RECORDED INFORMATION.
=-=-=
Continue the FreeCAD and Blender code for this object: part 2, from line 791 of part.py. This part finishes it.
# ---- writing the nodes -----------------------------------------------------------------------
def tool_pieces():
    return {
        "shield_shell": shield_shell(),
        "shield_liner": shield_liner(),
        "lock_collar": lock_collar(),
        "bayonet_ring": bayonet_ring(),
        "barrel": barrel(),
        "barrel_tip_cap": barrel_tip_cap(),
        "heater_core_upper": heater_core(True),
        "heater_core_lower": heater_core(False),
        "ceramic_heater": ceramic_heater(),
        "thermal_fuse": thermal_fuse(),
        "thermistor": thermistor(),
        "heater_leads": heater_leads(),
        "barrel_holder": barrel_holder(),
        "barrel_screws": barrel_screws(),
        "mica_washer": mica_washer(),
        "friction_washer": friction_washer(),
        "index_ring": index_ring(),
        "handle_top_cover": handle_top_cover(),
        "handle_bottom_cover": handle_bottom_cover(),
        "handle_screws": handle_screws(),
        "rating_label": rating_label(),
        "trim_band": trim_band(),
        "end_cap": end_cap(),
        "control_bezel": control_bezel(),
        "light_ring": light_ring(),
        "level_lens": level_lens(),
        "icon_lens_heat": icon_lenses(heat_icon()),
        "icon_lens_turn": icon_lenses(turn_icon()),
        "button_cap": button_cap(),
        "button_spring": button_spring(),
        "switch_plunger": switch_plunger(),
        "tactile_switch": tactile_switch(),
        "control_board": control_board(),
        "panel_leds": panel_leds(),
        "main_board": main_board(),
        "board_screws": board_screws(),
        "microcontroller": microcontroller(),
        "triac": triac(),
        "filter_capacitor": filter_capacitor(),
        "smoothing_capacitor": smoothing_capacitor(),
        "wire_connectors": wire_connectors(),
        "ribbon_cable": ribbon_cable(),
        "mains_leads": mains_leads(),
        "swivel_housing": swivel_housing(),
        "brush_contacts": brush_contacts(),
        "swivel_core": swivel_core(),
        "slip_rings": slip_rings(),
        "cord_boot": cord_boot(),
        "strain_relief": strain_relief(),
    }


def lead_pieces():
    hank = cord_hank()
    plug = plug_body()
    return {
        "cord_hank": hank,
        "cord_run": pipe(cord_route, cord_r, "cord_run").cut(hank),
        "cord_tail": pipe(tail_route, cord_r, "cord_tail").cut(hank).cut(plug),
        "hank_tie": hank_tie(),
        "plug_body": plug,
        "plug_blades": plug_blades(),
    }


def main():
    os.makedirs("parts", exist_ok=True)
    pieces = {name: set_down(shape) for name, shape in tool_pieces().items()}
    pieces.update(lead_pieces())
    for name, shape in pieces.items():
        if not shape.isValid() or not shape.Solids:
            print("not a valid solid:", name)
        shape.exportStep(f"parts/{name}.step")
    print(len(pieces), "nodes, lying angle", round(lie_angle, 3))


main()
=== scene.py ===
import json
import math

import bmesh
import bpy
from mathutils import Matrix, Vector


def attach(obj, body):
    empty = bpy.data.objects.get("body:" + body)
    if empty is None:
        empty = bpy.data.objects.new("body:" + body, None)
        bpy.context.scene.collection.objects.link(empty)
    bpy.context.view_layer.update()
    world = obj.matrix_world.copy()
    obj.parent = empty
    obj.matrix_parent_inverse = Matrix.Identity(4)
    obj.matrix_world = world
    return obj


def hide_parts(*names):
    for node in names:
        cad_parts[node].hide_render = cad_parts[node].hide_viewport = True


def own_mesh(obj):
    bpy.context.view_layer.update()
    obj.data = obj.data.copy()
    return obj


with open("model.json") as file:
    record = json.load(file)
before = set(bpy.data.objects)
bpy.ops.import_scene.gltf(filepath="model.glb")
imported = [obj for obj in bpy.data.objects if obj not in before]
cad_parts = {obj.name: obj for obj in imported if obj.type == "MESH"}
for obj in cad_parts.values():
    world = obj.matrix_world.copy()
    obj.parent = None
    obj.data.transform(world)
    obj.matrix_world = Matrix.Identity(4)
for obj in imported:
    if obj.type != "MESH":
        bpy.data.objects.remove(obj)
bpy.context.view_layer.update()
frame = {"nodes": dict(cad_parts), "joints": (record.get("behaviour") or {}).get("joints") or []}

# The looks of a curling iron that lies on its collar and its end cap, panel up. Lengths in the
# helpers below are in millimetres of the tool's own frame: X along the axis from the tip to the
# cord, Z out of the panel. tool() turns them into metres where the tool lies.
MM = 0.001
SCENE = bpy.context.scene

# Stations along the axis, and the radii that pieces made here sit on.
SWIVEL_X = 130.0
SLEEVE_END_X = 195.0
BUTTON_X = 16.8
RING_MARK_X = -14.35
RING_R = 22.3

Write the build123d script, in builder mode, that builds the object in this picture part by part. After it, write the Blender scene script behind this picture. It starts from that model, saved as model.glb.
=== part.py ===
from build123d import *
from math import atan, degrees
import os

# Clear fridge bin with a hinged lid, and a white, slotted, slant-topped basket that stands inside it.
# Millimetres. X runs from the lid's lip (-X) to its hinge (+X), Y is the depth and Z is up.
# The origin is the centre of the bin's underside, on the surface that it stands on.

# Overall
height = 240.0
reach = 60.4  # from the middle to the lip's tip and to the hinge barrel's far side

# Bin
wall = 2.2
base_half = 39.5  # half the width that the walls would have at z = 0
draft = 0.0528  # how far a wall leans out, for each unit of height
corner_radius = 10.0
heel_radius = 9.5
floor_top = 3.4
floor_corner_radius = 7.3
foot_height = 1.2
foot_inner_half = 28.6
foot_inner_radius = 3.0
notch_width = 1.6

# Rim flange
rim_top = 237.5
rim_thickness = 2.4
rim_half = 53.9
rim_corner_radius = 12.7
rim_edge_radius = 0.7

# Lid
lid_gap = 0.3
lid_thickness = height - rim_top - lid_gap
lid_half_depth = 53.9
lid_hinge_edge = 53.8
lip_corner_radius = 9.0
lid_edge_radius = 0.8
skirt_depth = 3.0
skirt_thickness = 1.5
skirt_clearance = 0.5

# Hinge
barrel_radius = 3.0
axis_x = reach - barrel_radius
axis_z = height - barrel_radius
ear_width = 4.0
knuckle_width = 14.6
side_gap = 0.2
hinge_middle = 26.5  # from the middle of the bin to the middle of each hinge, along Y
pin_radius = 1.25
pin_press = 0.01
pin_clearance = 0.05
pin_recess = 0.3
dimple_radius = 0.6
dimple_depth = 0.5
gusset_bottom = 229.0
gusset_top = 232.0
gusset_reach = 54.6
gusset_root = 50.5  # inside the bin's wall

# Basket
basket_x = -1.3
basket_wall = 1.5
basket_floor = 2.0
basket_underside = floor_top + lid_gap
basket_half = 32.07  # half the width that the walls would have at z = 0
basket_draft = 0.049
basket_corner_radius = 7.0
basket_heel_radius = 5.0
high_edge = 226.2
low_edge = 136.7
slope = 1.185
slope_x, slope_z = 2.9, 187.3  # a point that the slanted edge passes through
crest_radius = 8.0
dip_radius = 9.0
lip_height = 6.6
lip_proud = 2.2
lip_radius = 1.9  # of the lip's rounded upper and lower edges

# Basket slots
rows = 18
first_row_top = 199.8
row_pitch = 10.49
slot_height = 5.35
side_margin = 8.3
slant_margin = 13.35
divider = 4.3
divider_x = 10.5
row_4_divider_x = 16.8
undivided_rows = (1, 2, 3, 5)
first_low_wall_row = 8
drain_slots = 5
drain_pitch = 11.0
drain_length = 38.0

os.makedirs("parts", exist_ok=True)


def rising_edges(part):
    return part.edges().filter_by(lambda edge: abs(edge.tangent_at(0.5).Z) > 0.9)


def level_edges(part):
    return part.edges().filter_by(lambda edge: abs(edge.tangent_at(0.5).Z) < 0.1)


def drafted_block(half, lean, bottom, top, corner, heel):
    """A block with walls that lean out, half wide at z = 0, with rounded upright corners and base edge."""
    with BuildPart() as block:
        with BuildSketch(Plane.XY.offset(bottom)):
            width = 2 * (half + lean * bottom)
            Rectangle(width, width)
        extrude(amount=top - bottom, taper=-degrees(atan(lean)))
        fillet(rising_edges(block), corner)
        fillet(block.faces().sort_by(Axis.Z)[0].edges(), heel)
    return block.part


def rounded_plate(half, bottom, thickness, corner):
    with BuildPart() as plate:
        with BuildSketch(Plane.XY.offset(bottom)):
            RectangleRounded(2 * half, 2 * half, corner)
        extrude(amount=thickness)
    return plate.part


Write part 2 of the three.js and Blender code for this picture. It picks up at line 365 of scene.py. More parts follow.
=-=-=
PROBLEM DETAILS. Retype, exactly and in full, the lines above from the one containing "obj.parent = empty" through the one containing "record = json.load(file)".

EXERCISE SOLUTION.
    obj.parent = empty
    obj.matrix_parent_inverse = Matrix.Identity(4)
    obj.matrix_world = world
    return obj


def hide_parts(*names):
    for node in names:
        cad_parts[node].hide_render = cad_parts[node].hide_viewport = True


def own_mesh(obj):
    bpy.context.view_layer.update()
    obj.data = obj.data.copy()
    return obj


with open("model.json") as file:
    record = json.load(file)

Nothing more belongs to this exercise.